The Secretary of State also said that due to his assumption of a false identity in order to work it was not appropriate to grant Mr Aissaoui leave to remain.
At the hearing of his appeal Mr Aissaoui told the Immigration Judge that he had been living at No 1 Lycett House, SW2 until the autumn of 1993 and that he’d not seen the letter which allegedly “stopped the clock” until recently.
The Immigration Judge dismissed Mr Aissaoui’s appeal, saying that the letter of January 1993 had stopped the clock. Even if it had not, the appeal would have been dismissed on public interest grounds due to the Mr Aissaoui’s having assumed a false identity. The judge explained his findings as follows:
“The Appellant did not notify the Secretary of State of any change of address to which any documentation should be served. He did not notify the Secretary of State of his change of college. Accordingly, therefore, the Secretary of State was perfectly entitled to use the address of the appellant at 287 Oxford Street, London, namely the Hotel and Travel Training College as the place for service of the RON67 Notice.
20. The issue is therefore whether that Notice was properly served on the appellant. The Notice itself did not give the appellant's address. I am not satisfied the address was required on that Notice as it was attached to a letter to the Hotel and Travel Training College at 287 Oxford Street, London, the address given by the appellant in his Notice of Appeal. As the college was named as the appellant's authorised representative there appears to be no reason why service of the letter dated 22 January 1993 with the copy RON67 attached thereto should not be treated as effective service. The fact that the appellant may have changed address or left the college at that time and did not know that this had been served is of no consequence, that is the appellant's fault. The appellant should have notified the authorities directly of any change of address, that is his obligation in order to prosecute any appeal. The net effect of the appellant's appeal to the Adjudicator being refused is that he appears to have gone to ground and he assumed a false identify, in other words he has sought to evade the consequences of the refusal of his appeal.”
(In fact of course Mr Aissaoui had told the Adjudicator and the Secretary of State’s representative at the hearing in 1992 that he was living at No 1 Lycett House, SW2).
After the initial refusal of his application for reconsideration the Administrative Court ordered reconsideration of his appeal by the Asylum and Immigration Tribunal. By the time of the reconsideration hearing Mr Aissaoui had obtained a copy of all the papers contained in his Home Office file under the Freedom of Information Act. This showed that Mr Aissaoui had informed the Secretary of State’s representative of his actual address back in 1992.

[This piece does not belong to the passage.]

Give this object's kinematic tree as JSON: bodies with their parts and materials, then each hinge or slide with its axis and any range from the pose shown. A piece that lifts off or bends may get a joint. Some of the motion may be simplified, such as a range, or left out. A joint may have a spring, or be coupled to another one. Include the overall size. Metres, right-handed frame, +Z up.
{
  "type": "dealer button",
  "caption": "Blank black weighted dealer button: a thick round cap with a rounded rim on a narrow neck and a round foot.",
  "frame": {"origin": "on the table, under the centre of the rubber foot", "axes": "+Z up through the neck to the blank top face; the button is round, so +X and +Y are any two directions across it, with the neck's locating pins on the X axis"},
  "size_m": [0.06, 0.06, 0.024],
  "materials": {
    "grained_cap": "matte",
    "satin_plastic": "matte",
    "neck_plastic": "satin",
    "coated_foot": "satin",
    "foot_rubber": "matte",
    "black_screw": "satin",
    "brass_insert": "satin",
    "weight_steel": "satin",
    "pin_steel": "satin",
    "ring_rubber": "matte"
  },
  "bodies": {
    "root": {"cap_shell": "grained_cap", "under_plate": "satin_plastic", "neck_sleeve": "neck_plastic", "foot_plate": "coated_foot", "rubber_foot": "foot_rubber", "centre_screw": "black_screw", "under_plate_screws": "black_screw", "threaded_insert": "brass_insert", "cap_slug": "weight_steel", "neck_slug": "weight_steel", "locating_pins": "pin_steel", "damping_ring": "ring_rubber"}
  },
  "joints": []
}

The Tribunal accepted that the Immigration Judge’s finding that the clock had stopped when the notice was served on the College in 1993 was erroneous in law. However it found that the error was not material because of the Immigration Judge’s reliance upon the public interest provisions of rule 276B (ii). In doing so he had relied upon the determination of the Asylum and Immigration Tribunal in a case called MO (Long residence rule - public interest proviso) Ghana [2007] UKAIT 00014 with regard to Mr Aissaoui’s use of a false identity.
The judge said:
“He has been employed in the United Kingdom but this has been carried out illegally. The appellant's conduct from the refusal of his leave to remain as a student has been to take whatever steps are necessary to avoid being removed from the United Kingdom. This included him assuming a false identity and National Insurance number in order that he could obtain employment. The appellant stated that his was so he could survive. I am satisfied that it was so that he could avoid detection.”

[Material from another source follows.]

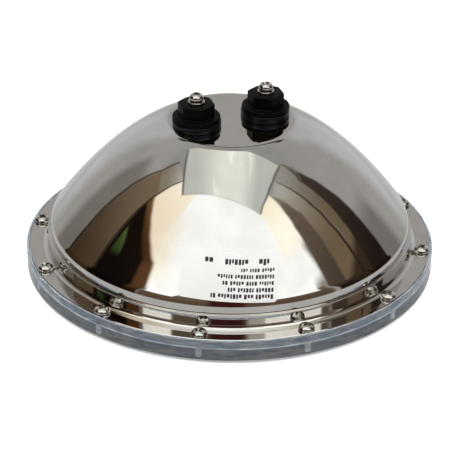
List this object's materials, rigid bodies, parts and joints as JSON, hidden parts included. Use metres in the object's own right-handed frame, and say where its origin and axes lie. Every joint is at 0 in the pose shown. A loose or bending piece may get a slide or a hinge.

Lord Justice Hooper stated that he had no doubt that in the light of what was now known the Immigration Judge’s satisfaction (upheld in the reconsideration of the appeal) that Mr Aissaoui’s use of a false identity was in order both to obtain employment and to avoid detection as an overstayer was open to question. The Court therefore had to determine whether it was inevitable that it would be undesirable for the Mr Aissaoui to be granted indefinite leave to remain, given his use of a false identity in order to work.
The Secretary of State’s representative in the Court of Appeal accepted that an Immigration Judge could rationally find that it would not be undesirable for Mr Aissaoui to be given indefinite leave to remain in the UK.
Holding that in these circumstances the appeal would be allowed and remitted for rehearing the Court proceeded to consider the Tribunal’s reasoning in MO (Ghana). It stated that in its view while the use of deceit to obtain work was an offence – it was not, as the Tribunal had described it in MO (Ghana) a “most serious offence”.
Summarising the submissions made by counsel for Mr Aissaoui the Court noted that many applicants under the 14 year long residence rule would have used a false identity in order to obtain work, and that the current Immigration Directorate Instructions indicate that it will not normally be in the public interest to grant indefinite leave to remain to somebody unless he or she has been economically self sufficient for a significant period of the time he has spent in the UK.
Lord Justice Hooper (with whose judgment Rimer and Sedley LLJ agreed) observed that:
“32. In my view MO Ghana should be treated with caution. Unlike this case, counsel had accepted that the conduct of MO amounted to a particularly serious crime. If applied too literally MO would automatically exclude in the public interest from the long residence rule many who, absent other factors, are intended to have the benefit of the rule and who have (I believe) in the past enjoyed it. Whilst the policy which preceded the rule is of no help in interpreting the rule, it may assist in applying the rule. If under the policy it would not have been in the public interest in certain circumstances to refuse exceptional leave to remain, that may be of some help in those circumstances in deciding where the public interest lies to-day.”